Logikanya sederhana sekali, kita tawaf kan tidak telanjang bulat. Kita pakai pakaian. Memang saya hanya pakai dua lembar handuk yang terlilit. Tapi istri saya pakai pakaian full menutup aurat. Kami tetap bisa berpegangan satu sama lain, tanpa harus saling bersentuhan kulit yang bikin wudhu kita batal.
Itu pekerjaan yang sederhana sekali, sebab setiap hari pun kami sudah mempraktekkannya. Kenapa pula pas giliran di depan Ka'bah, kami harus pindah ke mazhab yang lain? Dalam rangka apa? Apa pentingnya?
Terus bagaimana dengan sentuhan kulit antara saya yang laki-laki dengan para wanita lain? Atau antara istri saya yang wanita dengan jamaah lain yang laki-laki?
Sama saja, kita tidak harus tawaf dengan cara berdesakan. Kalau penuh dan berjejal, kita menghindari, bukan karena takut batal, tetapi juga cari selamat biar tidak dihimpin lautan bah manusia.
Kalau pun saya tanpa sengaja tersentuh kulit wanita, paling banter emak-emak dari India. Mereka ini memang rada-rada, soalnya tawaf sambil telanjang kaki, tanpa mengenakan kaus kaki. Mereka ini bermazhab Hanafi yang menyakini bahwa mata kaki ke bawah bukan aurat.
Sesuatu yang sudah kita upayakan agar jangan terjadi, tetapi kalau sampai terjadi, maka judulnya bukan pindah mazhab, tetapi menjadi darurat.

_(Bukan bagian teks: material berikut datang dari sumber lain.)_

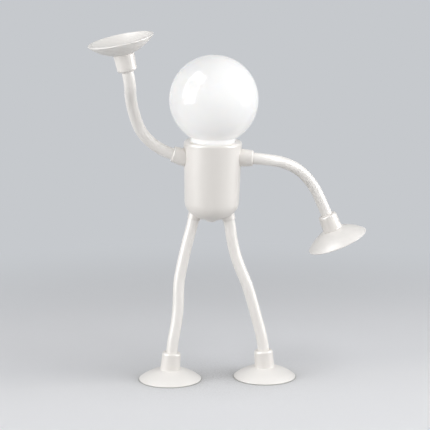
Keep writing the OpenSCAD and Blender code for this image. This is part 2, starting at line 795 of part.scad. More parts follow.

Kalau sudah darurat, jangankan sentuhan kulit, makan bangkai, darah dan daging babi pun tidak jadi masalah. Tetapi yang namanya darurat tetap darurat. Hanya apabila terpaksa sekali.
Beda dengan mental pindah mazhab, karena mereka tidak batal sentuhan kulit dengan wanita, lantas ketemu perempuan, langsung main cemek aja.
Saya dan istri selesaikan 7 putaran, lalu sebelum shalat sunnah tawaf, kami pun berwudhu' kembali pakai air di botol sprayer. Tujuannya untuk kembali mengangkat hadats kecil agar shalatnya sah.
Begitu juga bila lagi tawaf terdengar kumandang adzan, sebelum shalat kita wudhu' dulu. Modalnya air di botol saja. Sesederhana itu.